Это ведь что? Это власть над всей округой, когда та придет в себя и все-таки выкарабкается наружу, перестав ожидать смерти из-за каждого угла. Болезни, они же такие, им наплевать на Беду. Знай себе косят всех подряд. А тут целая краевая, с врачами, сестрами, инструментами и складом лекарств. Пусть лекарства и просроченные, но это не главное.
При всем скепсисе по отношению к предвоенным врачам, что старым, рубящим зачастую бабло, что молодым, желающим его рубить, но пока особо во многом не разбирающимся, Морхольд твердо знал одно. Отечественные врачи при всем их видимом разгильдяйстве, пофигизме и меркантильности, ребята еще те в своем ремесле. И большая часть из них умеет делать чудеса изначально, по призванию. Когда прижмет. Как тот полярник с Антарктиды, сам себе вырезавший аппендицит. Когда приперло. А сейчас?
Куда ж больше могло припереть, как не с началом Беды? Так что Морхольд был полностью уверен и насчет состояния краевой, и в том, что случайно задал нужный вопрос. А в баллонах наверняка не смертельный зарин или иприт. Неа, там что-то послабее, нацеленное на вырубить, связать и заставить на себя работать.
И жить Морхольду ровно до следующей стоянки, когда Васю кто-то дежурный, оставленный на постоянный пост, встретит. А шел сам Вася к кропоткинским явно для переговоров. Вряд ли к краевой не стягивались отовсюду хорошие бойцы с семьями и детьми. Тут силами одной банды не обойдешься, даже имея газ в баллонах. Интересно, успел переговорить или нет?
На этой мысли Морхольд и заснул.
* * *
По большой открытой воде они шли минут тридцать. Пока, наконец-то, небо не стало совсем светлым. Морхольд, глядя на красоту через противогаз, – Вася настоял, – вздохнул.
Краснодарское море лежало впереди, большое, насколько глаза хватит. И не доброе. Совершенно не доброе. Это Морхольд чувствовал всем существом, колючей проволокой интуиции, продирающей по позвоночнику, острым уколам предчувствий в голове и просто наблюдаемой картинкой.
Во время Войны оно явно пострадало, но слегка. Уровень стал ниже, если судить по берегу, торчавшему справа обломанным зубом из больной десны. Но сам Крас, как пояснил перед отплытием Василий, особо не пострадал. Зато по югу, по пригородам, бывшим дачам и Казазово растеклись огромные болота. У Кубани появилась вторая, дублирующая, дельта, что и говорить.
Сейчас по поверхности, покрытой сверху воздушной пастой давешнего тумана, плавало много разного. Именно плавало, ведь суда ходят. А здесь…

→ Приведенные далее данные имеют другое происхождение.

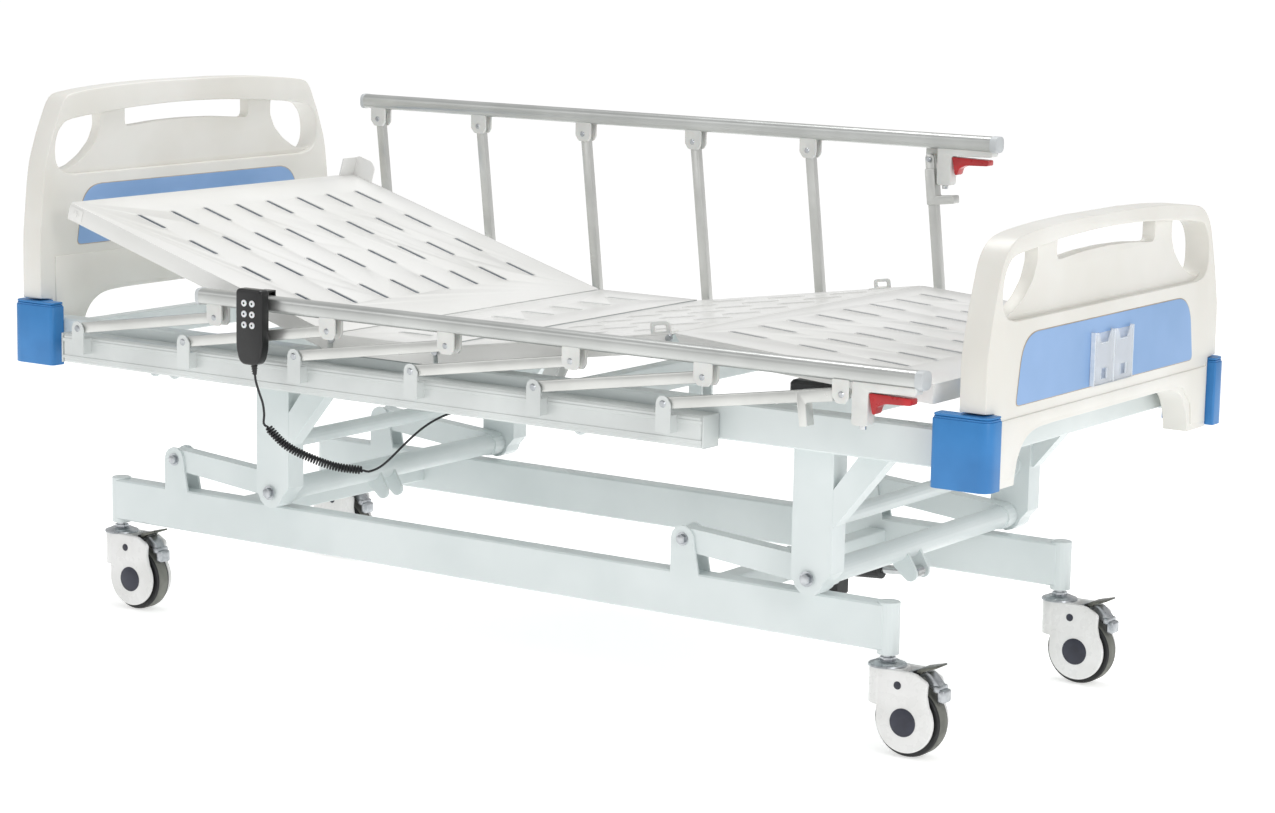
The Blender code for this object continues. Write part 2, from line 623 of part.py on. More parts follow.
# ---- castors ------------------------------------------------------------------------
def castor_fork(end, side_name):
    x, y = POST_X[end], SIDES[side_name] * BASE_RAIL_Y
    axle = (x + TRAIL, WHEEL_RADIUS)
    outline = [(x - 0.032, 0.148), (x - 0.032, 0.092), (x - 0.018, 0.040)]
    outline += arc(axle, 0.056, 205, 405, 12)
    outline += [(x + 0.066, 0.112), (x + 0.058, 0.122), (x + 0.040, 0.126), (x + 0.036, 0.148)]
    pieces = []
    for near, far in ((0.0215, 0.030), (-0.030, -0.0215)):
        pieces.append(plate(outline, "XZ", y + near, y + far))
    pieces.append(box((x - 0.032, y - 0.025, 0.130), (x + 0.035, y + 0.025, 0.148), 0.002))
    pieces.append(cylinder((x, y, 0.145), (x, y, 0.157), 0.024, sides=20))
    pieces.append(cylinder((x, y, 0.150), (x, y, CASTOR_TOP - GAP), 0.0085, sides=12))
    pieces.append(cylinder((axle[0], y - 0.025, axle[1]), (axle[0], y + 0.025, axle[1]), 0.0050, sides=16))
    node(f"castor_fork_{end}_{side_name}", COVER_PLASTIC, pieces, origin=(x, y, CASTOR_TOP))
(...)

В проплывающем мимо странном островке, украшенном одиноким прямым деревом, Морхольд не без труда признал яхту с, натурально, мачтой. Корпус густо зарос плющом, рыжими побегами странной травы. Мачта, обвитая растениями по самую маковку, вблизи дерево не напоминала, но и сама на себя походила отдаленно. И таких островков, если присмотреться, хватало.